Google has made the improvements by switching to the Inception V3 model for the image encoder. This gives the image captioning system an improved ability to recognise individual objects with images. In turn, this directly facilitates more detailed descriptions. The Inception V3 model achieves 93.9 percent accuracy on the ImageNet classification task.
Google's AI image captioning software
The image model has also been fine-tuned to emphasise describing images rather than classifying them. Inception V3 is primarily aimed at grouping images into categories, rather than describing their contents. Google has optimised the model so it can turn "a dog, grass and a frisbee are in the image" into a natural language response including the colour of the grass and the position of the dog relative to the frisbee.
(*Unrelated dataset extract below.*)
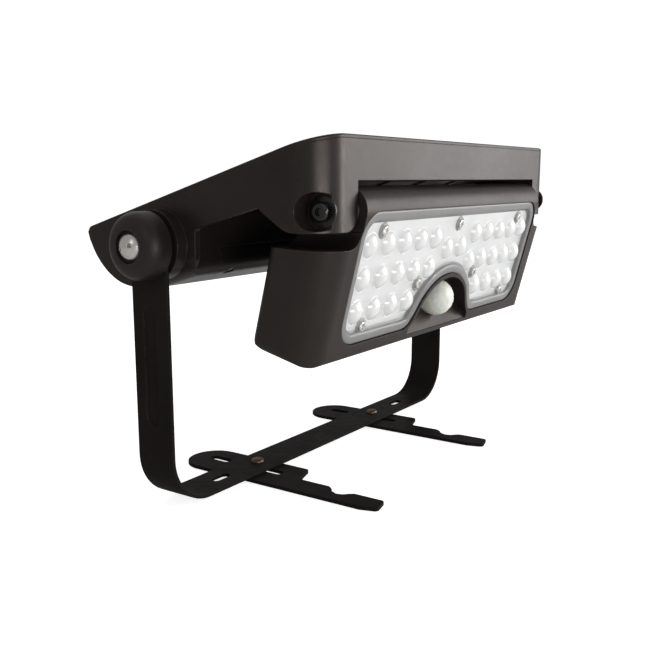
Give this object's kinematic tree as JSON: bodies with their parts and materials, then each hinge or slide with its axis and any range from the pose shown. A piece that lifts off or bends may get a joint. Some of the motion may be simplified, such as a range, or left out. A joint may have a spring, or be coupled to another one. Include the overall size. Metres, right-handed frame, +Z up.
{
  "type": "solar flood light",
  "caption": "Tilting solar panel housing with a folding LED lamp head and motion sensor, held in a U-shaped strap bracket with swivelling feet.",
  "frame": {"origin": "centre of the underside of the bracket's base strap, midway between its two fixing slots", "axes": "+Z up, away from the base strap; +X along the tilt axis; the lamp head faces -Y"},
  "size_m": [0.334, 0.1589, 0.1938],
  "materials": {
    "coated_steel": "black powder coat, satin",
    "rivet_steel": "bronzed zinc plate",
    "black_plastic": "fine-grained black ABS, satin",
    "seal_rubber": "matt",
    "button_rubber": "matt",
    "stainless": "polished stainless",
    "panel_glass": "clear tempered glass",
    "solar_cell": "dark blue-black silicon",
    "backsheet": "black polymer sheet",
    "cell_wrap": "shrink sleeve",
    "inner_plastic": "moulded",
    "circuit_board": "solder mask",
    "chip_plastic": "moulded",
    "wire": "insulated",
    "insert_brass": "turned",
    "lens_clear": "clear and part frosted polycarbonate",
    "led_board": "white solder mask on aluminium",
    "spreader": "mill finish",
    "led_phosphor": "phosphor",
    "pir_white": "milky polyethylene",
    "sensor_can": "plated can"
  },
  "bodies": {
    "bracket": {"u_bracket": "coated_steel", "foot_rivets": "rivet_steel"},
    "foot_left": {"foot_left": "coated_steel"},
    "foot_right": {"foot_right": "coated_steel"},
    "housing": {"housing_shell": "black_plastic", "battery_cover": "black_plastic", "cover_gasket": "seal_rubber", "cover_screws": "stainless", "panel_bezel": "black_plastic", "panel_tape": "seal_rubber", "panel_backsheet": "backsheet", "panel_glass": "panel_glass", "solar_cells": "solar_cell", "battery_cells": "cell_wrap", "battery_cradle": "inner_plastic", "control_board": "circuit_board", "board_components": "chip_plastic", "board_standoffs": "inner_plastic", "panel_leads": "wire", "pivot_inserts": "insert_brass", "pivot_bolts": "stainless", "pivot_caps": "black_plastic", "pivot_washers": "seal_rubber"},
    "head": {"head_shell": "black_plastic", "head_back_cover": "black_plastic", "head_seal": "seal_rubber", "head_cover_screws": "stainless", "lens_plate": "lens_clear", "lens_gasket": "seal_rubber", "lens_screws": "stainless", "led_board": "led_board", "heat_spreader": "spreader", "led_chips": "led_phosphor", "pir_dome": "pir_white", "pir_sensor": "sensor_can", "sensor_board": "circuit_board", "sensor_components": "chip_plastic", "tact_switch": "chip_plastic", "hinge_screws": "stainless", "hinge_washers": "stainless", "hinge_friction_discs": "seal_rubber"},
    "button": {"power_button": "button_rubber"}
  },
  "joints": [
    {"name": "housing_tilt", "type": "hinge", "parent": "bracket", "child": "housing", "pos_m": [0, 0, 0.1387], "axis": [1, 0, 0], "range_deg": [-90, 90]},
    {"name": "head_hinge", "type": "hinge", "parent": "housing", "child": "head", "pos_m": [0, -0.0925, 0.1566], "axis": [1, 0, 0], "range_deg": [-30.9, 55]},
    {"name": "foot_left_swivel", "type": "hinge", "parent": "bracket", "child": "foot_left", "pos_m": [-0.067, 0, 0], "axis": [0, 0, 1], "range_deg": [-90, 30]},
    {"name": "foot_right_swivel", "type": "hinge", "parent": "bracket", "child": "foot_right", "pos_m": [0.067, 0, 0], "axis": [0, 0, 1], "range_deg": [-30, 90]},
    {"name": "power_button_press", "type": "slide", "parent": "head", "child": "button", "axis": [0, -0.9693, -0.246], "range_m": [0, 0.001], "stiffness_N_per_m": 400}
  ]
}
The final significant improvement has been made to the training process. Google trains the algorithm by feeding it hundreds of thousands of images that have been manually captioned by humans. The AI analyses the image to find out what's in it and then associates the contents with the supplied caption. After the process is complete, it can begin to use elements of the captions in images that are visually similar to those used in the training process.
Google's AI image captioning software
The upgrade has been a success, according to Google. The new algorithm offers almost 94 percent accuracy, compared with the 89.6 percent obtained by Inception V1 back in 2012.
"Excitingly, our model does indeed develop the ability to generate accurate new captions when presented with completely new scenes, indicating a deeper understanding of the objects and context in the images," said Google. "Moreover, it learns how to express that knowledge in natural-sounding English phrases despite receiving no additional language training other than reading the human captions."
This kind of image recognition technology has a range of applications once perfected. It could help to improve the accuracy of image search results, or provide automatic screen reader descriptions of pictures when a website doesn't provide them. The captions would also be useful in photo apps including Google's own Photos.